# BRIEF:
Quote every line from the top of the listing down to and including the line that contains "thread_start = 5.6".

# INFORMATION PROVIDED:
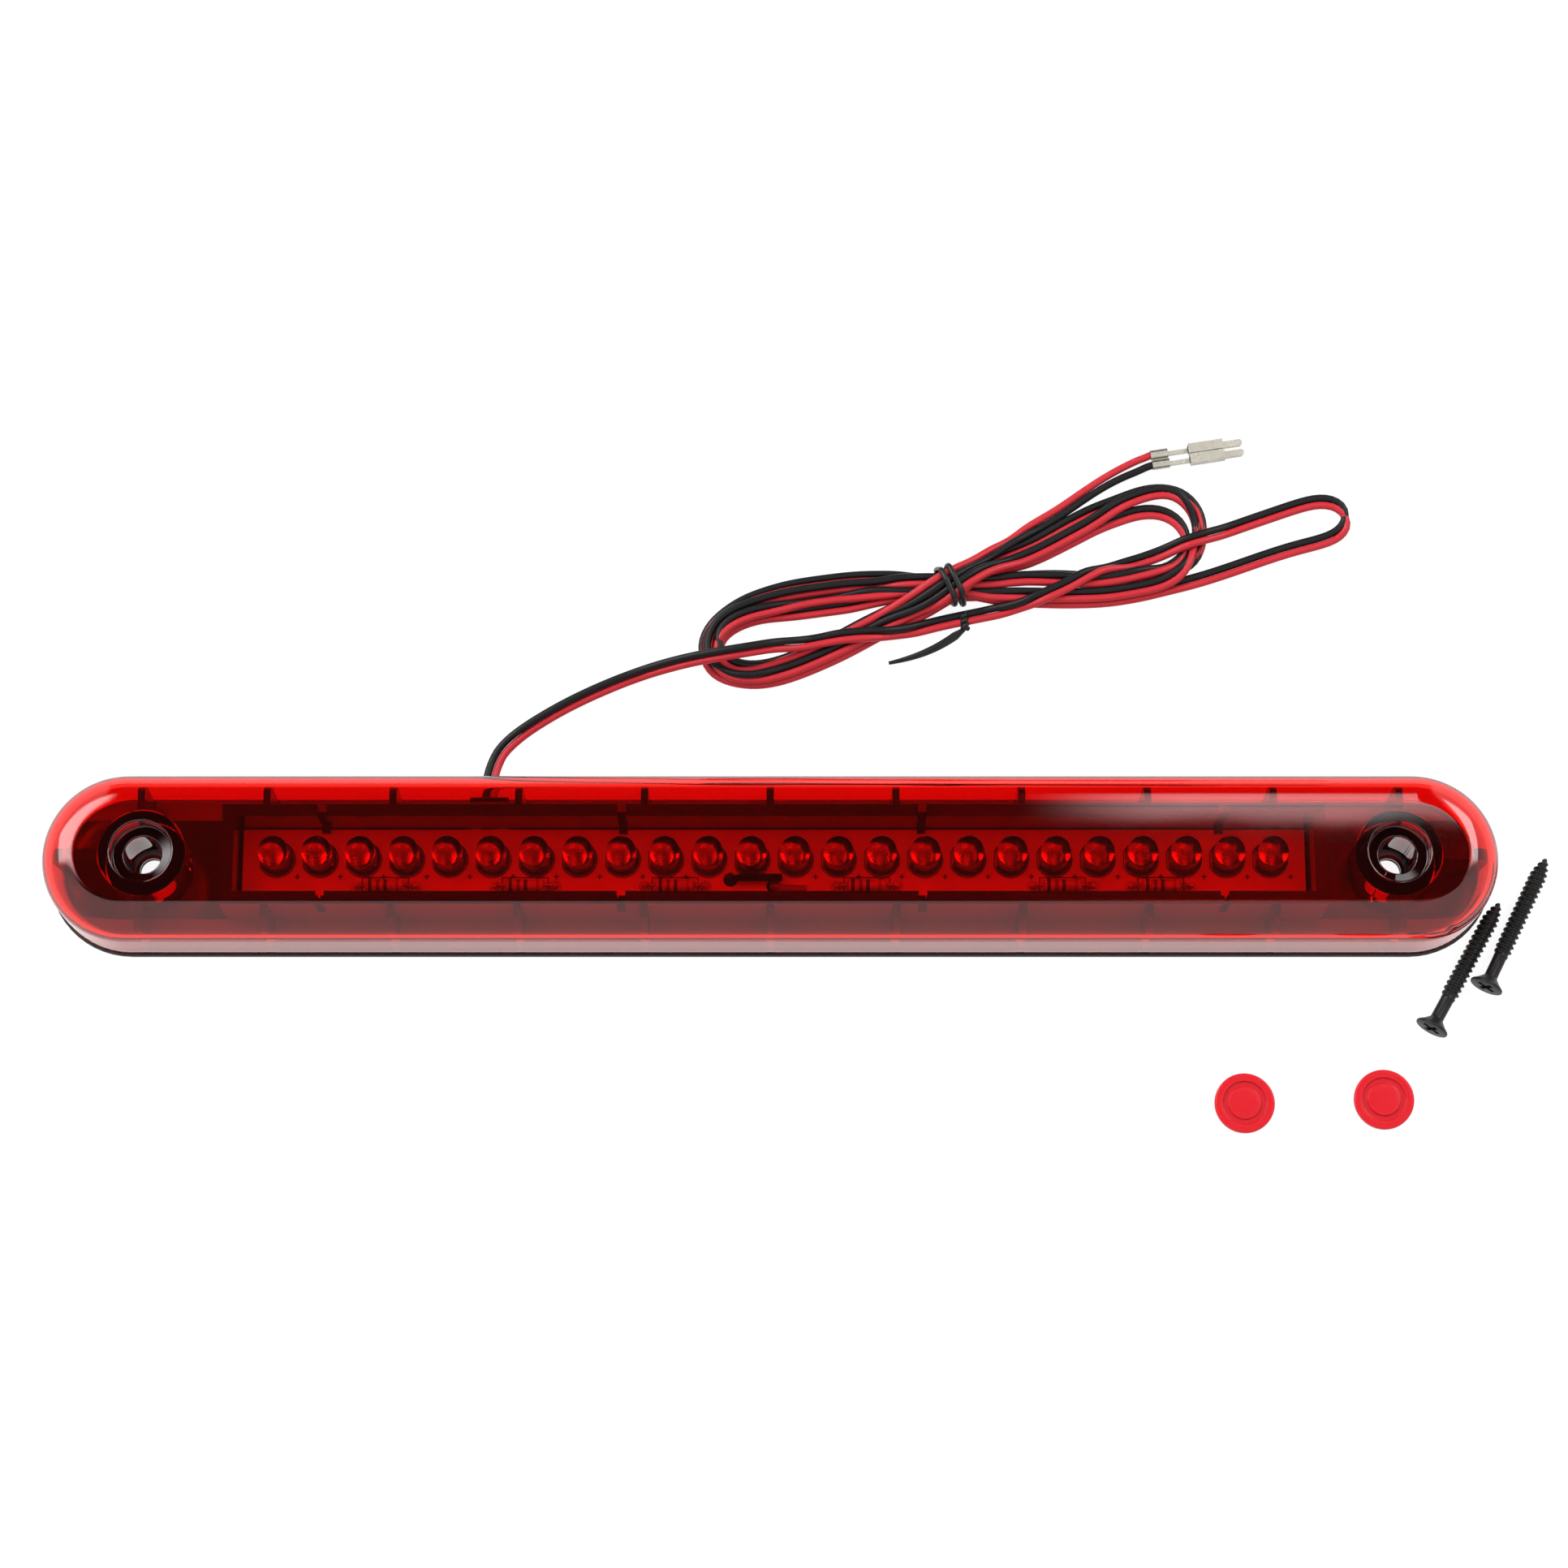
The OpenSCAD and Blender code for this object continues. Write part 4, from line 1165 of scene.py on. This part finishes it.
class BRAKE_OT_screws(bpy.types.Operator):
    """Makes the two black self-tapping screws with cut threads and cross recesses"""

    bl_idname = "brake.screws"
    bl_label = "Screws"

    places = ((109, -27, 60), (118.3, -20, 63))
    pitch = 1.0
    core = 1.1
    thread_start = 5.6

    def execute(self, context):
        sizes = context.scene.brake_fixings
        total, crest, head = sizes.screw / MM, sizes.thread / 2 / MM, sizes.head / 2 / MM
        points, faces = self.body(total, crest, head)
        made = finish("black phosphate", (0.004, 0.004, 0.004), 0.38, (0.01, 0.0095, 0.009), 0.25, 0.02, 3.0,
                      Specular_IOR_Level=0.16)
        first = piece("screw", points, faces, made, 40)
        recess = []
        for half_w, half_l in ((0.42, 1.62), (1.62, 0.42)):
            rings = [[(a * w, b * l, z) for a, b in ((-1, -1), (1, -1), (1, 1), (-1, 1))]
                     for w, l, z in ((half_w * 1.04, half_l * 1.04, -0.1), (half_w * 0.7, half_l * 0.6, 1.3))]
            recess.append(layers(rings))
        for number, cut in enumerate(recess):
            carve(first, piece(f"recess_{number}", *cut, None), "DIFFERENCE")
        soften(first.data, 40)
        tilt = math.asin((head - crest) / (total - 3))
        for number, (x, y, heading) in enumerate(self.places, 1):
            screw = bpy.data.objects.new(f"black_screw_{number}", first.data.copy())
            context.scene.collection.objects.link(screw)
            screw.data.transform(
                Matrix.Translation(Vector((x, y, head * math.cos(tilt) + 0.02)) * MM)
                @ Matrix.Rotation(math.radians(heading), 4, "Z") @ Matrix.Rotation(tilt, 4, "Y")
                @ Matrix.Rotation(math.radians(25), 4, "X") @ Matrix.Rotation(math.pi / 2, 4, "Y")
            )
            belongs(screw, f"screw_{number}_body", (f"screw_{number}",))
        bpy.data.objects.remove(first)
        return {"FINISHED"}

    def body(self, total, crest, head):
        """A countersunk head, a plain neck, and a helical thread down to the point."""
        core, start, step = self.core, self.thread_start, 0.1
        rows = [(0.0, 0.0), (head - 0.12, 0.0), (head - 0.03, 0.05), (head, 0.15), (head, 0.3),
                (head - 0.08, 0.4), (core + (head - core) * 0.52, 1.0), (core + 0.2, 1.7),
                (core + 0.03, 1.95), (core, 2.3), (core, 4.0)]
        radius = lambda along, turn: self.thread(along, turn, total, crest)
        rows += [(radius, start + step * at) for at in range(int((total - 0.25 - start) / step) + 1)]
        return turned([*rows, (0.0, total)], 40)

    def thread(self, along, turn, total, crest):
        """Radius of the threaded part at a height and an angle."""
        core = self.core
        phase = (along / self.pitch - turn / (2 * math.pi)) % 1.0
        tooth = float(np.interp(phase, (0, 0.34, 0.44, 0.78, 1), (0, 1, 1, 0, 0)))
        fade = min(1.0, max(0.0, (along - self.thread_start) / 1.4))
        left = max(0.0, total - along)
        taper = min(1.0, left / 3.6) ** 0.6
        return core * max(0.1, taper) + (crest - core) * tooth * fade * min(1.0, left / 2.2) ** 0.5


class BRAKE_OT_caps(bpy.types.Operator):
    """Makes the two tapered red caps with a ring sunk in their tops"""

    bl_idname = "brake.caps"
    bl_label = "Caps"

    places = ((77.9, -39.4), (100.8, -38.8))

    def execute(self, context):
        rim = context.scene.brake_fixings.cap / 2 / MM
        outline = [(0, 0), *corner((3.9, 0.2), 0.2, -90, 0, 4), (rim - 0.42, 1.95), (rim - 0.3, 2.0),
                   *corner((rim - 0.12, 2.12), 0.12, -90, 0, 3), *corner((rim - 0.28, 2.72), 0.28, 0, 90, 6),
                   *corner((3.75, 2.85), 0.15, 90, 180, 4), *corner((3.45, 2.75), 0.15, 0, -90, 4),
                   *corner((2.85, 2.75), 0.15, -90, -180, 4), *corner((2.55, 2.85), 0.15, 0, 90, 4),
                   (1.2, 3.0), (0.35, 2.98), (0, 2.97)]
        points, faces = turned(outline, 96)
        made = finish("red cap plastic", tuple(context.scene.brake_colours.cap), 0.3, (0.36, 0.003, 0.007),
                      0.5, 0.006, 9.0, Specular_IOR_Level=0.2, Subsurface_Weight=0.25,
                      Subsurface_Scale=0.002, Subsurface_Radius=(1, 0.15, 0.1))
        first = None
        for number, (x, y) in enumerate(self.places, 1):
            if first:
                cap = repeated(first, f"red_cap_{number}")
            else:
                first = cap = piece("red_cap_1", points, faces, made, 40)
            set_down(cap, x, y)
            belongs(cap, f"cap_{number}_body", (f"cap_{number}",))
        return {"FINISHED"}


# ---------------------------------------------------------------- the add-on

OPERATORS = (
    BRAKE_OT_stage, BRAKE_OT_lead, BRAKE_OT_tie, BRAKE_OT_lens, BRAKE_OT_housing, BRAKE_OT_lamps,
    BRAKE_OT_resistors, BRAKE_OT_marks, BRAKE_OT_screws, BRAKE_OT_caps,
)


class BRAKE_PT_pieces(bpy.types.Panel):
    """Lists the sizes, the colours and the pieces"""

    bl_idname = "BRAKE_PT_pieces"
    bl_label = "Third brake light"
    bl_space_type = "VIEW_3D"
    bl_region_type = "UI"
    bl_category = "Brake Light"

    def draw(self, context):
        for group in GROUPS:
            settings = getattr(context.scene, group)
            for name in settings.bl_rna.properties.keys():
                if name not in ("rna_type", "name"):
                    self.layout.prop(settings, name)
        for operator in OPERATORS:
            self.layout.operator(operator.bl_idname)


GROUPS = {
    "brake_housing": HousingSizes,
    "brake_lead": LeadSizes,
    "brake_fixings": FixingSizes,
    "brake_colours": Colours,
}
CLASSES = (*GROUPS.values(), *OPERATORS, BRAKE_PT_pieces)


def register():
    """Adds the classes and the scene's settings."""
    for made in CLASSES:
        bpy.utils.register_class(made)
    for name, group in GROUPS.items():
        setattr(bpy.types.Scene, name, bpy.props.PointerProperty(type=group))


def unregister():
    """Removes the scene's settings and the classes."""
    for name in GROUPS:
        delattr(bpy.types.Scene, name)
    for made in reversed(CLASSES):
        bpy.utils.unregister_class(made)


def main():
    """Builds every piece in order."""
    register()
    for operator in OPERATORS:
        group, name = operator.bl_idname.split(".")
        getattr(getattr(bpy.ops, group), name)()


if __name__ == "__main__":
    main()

# TASK SOLUTION:
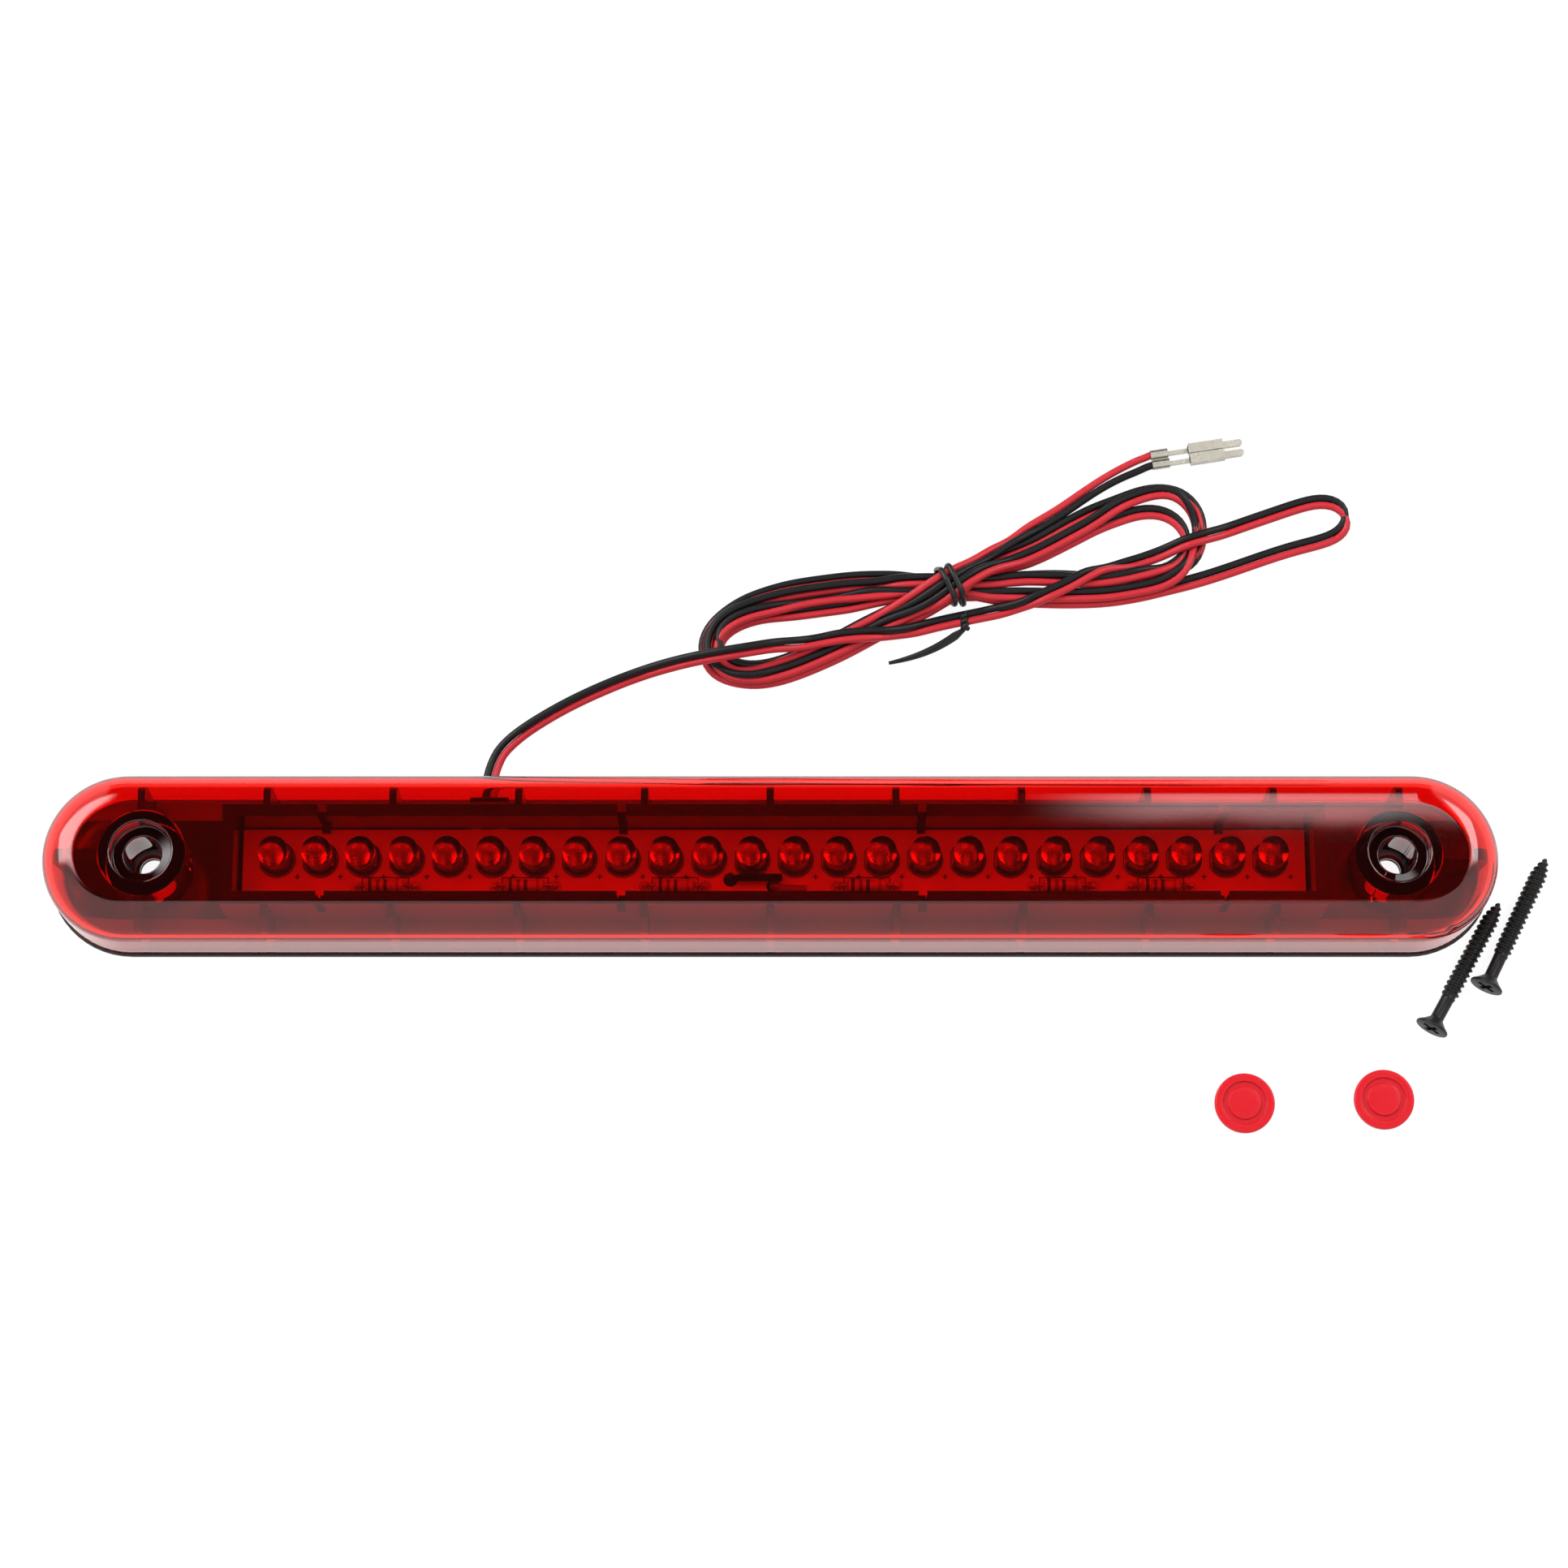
The OpenSCAD and Blender code for this object continues. Write part 4, from line 1165 of scene.py on. This part finishes it.
class BRAKE_OT_screws(bpy.types.Operator):
    """Makes the two black self-tapping screws with cut threads and cross recesses"""

    bl_idname = "brake.screws"
    bl_label = "Screws"

    places = ((109, -27, 60), (118.3, -20, 63))
    pitch = 1.0
    core = 1.1
    thread_start = 5.6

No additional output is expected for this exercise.